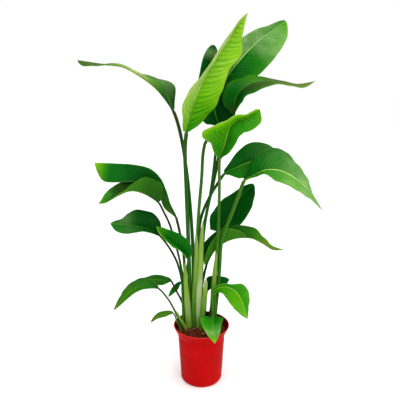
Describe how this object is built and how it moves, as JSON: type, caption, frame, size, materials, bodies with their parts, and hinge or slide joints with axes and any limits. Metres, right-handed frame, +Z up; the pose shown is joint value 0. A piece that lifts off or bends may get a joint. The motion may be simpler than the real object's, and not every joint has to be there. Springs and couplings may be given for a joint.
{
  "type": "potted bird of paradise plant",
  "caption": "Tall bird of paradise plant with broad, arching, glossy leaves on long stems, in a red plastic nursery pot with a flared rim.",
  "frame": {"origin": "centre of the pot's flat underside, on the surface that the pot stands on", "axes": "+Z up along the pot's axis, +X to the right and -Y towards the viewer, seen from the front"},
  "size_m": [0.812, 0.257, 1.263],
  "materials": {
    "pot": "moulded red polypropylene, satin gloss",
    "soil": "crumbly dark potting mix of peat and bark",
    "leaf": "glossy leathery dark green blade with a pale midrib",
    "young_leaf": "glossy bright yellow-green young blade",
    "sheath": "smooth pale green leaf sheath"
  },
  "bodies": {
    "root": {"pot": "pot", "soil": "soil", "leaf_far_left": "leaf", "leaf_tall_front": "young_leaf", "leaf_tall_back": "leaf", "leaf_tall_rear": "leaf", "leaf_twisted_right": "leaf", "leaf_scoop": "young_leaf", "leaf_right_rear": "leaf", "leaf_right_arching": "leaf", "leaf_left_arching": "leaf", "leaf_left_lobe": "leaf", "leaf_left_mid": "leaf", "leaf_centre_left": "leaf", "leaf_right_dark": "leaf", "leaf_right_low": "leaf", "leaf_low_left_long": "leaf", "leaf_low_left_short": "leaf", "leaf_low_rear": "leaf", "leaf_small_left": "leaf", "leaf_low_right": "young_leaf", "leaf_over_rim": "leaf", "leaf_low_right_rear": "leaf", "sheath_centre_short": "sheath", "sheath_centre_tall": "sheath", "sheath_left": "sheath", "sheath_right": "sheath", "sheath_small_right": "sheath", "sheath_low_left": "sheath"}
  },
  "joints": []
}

# # # # # # #

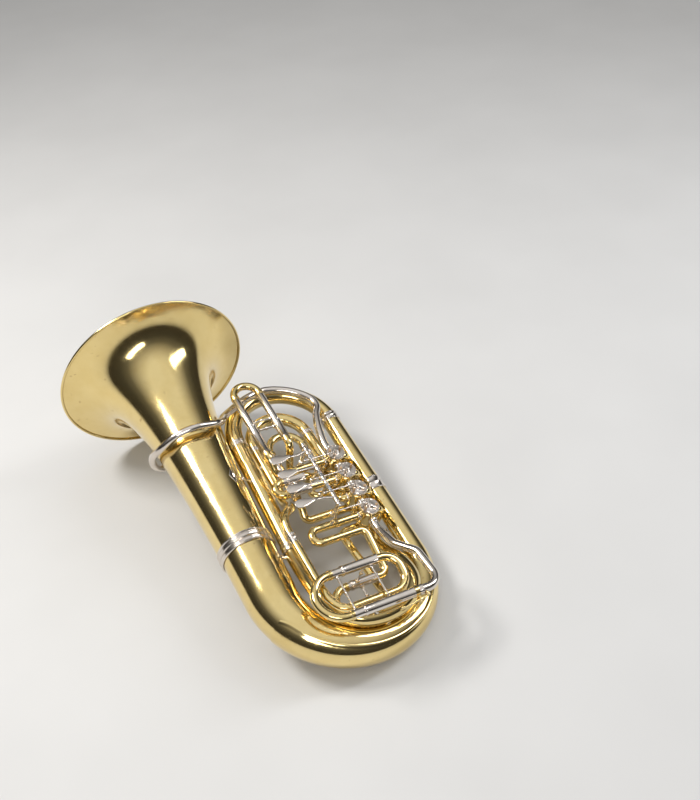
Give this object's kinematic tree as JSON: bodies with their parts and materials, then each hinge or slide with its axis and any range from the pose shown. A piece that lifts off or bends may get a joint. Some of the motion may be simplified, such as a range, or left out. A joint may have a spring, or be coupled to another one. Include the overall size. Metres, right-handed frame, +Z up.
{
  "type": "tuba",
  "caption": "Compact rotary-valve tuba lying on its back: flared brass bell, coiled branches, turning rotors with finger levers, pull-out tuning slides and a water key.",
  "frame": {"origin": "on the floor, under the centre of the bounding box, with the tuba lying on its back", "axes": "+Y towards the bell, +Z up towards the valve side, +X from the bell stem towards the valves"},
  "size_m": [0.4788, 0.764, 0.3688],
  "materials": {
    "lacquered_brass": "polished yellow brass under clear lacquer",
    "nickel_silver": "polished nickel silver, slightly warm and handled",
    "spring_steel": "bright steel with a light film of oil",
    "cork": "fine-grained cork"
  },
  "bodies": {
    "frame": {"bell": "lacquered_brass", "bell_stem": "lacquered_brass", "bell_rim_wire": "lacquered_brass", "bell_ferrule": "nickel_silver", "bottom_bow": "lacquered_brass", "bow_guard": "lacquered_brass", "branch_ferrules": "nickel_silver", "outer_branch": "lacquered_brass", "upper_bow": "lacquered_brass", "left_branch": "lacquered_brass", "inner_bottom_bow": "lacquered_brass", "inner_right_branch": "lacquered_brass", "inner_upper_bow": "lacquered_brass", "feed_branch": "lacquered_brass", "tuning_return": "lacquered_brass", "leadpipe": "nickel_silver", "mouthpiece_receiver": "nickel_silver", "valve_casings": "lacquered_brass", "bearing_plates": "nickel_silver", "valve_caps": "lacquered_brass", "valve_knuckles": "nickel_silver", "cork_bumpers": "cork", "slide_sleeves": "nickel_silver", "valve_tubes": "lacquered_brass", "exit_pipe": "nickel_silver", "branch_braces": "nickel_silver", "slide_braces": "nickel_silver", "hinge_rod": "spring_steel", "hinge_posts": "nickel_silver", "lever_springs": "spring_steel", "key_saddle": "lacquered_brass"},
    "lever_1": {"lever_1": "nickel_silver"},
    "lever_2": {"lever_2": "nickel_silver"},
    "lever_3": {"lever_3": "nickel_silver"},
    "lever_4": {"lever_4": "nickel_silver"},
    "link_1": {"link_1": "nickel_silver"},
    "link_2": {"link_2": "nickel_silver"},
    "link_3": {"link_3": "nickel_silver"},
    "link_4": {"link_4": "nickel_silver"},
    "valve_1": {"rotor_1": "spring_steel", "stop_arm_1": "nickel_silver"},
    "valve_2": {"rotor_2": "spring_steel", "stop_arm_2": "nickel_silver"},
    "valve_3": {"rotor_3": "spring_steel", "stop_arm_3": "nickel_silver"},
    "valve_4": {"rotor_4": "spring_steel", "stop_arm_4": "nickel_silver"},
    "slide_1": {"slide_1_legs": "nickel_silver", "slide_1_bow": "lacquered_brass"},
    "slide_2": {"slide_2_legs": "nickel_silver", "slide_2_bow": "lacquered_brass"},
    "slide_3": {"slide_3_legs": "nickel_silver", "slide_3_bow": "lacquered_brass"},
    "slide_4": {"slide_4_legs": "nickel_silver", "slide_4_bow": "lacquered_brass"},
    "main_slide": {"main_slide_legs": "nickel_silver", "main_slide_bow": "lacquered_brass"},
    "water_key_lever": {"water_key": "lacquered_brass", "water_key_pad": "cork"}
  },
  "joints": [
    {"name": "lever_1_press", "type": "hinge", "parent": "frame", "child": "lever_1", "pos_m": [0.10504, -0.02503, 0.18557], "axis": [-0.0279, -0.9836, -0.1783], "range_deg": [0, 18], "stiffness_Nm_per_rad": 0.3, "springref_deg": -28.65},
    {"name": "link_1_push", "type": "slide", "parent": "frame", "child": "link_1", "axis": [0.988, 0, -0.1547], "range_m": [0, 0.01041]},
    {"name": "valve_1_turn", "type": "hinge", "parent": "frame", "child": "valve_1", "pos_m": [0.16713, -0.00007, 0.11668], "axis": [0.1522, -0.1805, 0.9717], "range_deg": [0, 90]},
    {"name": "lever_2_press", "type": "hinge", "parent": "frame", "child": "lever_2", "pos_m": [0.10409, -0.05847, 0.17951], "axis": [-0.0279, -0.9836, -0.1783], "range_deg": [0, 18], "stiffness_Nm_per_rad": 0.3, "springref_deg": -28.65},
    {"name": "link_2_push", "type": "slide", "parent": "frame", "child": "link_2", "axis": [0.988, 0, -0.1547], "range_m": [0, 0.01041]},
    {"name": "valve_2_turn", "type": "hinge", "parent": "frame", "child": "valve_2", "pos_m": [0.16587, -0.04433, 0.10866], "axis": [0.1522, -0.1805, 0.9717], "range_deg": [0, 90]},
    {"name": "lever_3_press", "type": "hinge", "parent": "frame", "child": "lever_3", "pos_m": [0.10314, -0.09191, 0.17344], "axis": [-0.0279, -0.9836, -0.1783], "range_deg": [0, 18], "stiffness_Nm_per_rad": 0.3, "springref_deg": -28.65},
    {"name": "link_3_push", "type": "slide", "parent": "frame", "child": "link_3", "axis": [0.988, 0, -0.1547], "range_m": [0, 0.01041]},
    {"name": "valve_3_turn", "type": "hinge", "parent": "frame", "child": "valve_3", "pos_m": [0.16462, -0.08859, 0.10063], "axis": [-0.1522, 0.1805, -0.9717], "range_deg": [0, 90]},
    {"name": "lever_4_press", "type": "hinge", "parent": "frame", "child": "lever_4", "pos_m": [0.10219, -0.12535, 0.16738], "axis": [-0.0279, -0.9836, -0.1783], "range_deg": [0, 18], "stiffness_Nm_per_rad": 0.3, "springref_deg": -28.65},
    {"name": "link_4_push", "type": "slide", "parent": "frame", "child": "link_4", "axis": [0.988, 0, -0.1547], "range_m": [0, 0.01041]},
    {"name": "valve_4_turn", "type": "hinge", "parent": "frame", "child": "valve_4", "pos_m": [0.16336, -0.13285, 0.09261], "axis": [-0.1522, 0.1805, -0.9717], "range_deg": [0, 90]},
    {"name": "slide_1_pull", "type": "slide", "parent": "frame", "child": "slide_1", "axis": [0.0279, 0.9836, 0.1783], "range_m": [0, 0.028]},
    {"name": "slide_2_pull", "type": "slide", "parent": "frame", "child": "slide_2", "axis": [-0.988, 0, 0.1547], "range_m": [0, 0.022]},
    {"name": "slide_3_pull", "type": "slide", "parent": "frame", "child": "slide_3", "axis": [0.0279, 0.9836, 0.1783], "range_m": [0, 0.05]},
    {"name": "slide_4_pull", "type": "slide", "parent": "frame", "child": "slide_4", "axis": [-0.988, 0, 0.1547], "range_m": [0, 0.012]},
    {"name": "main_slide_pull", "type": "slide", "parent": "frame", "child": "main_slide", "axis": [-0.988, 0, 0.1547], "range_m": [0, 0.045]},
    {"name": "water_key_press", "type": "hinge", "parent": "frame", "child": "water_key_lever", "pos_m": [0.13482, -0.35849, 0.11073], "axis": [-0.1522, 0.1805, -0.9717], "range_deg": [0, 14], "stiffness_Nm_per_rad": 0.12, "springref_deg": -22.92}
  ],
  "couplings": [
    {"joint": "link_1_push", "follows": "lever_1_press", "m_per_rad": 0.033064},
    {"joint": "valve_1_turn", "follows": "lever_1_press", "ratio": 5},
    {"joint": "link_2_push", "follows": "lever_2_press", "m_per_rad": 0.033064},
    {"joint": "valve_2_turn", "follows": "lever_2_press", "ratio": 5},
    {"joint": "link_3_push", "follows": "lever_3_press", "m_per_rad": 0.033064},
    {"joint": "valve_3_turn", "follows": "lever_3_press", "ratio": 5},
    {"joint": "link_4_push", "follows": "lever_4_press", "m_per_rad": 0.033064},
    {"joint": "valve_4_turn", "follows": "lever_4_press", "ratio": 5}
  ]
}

# # # # # # #

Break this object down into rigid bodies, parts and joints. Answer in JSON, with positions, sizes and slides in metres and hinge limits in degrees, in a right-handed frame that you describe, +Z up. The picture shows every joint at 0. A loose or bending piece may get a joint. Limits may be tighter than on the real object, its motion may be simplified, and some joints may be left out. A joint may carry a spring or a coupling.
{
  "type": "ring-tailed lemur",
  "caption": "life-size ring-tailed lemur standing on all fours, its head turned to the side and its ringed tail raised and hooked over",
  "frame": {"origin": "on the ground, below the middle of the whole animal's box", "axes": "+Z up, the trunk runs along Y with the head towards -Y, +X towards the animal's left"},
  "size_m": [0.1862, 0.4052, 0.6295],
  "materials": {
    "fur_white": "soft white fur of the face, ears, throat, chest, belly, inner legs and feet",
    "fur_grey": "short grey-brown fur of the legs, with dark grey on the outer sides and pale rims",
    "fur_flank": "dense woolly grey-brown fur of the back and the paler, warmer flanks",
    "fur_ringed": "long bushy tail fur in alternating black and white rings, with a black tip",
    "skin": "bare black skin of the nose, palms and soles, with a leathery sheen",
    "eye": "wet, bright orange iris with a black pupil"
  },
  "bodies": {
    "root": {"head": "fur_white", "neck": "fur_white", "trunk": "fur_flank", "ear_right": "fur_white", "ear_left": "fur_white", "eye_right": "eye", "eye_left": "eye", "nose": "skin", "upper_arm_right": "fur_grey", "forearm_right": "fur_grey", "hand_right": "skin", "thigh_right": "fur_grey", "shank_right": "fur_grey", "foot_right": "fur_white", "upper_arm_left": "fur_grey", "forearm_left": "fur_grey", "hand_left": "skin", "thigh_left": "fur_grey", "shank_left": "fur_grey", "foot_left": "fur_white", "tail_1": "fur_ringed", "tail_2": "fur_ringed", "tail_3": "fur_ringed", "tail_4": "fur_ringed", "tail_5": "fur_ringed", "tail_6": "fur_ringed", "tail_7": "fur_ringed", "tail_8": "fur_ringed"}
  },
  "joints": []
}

# # # # # # #

Exercise description
Return every line above that contains the word "bends".

Full response
Describe how this object is built and how it moves, as JSON: type, caption, frame, size, materials, bodies with their parts, and hinge or slide joints with axes and any limits. Metres, right-handed frame, +Z up; the pose shown is joint value 0. A piece that lifts off or bends may get a joint. The motion may be simpler than the real object's, and not every joint has to be there. Springs and couplings may be given for a joint.
Give this object's kinematic tree as JSON: bodies with their parts and materials, then each hinge or slide with its axis and any range from the pose shown. A piece that lifts off or bends may get a joint. Some of the motion may be simplified, such as a range, or left out. A joint may have a spring, or be coupled to another one. Include the overall size. Metres, right-handed frame, +Z up.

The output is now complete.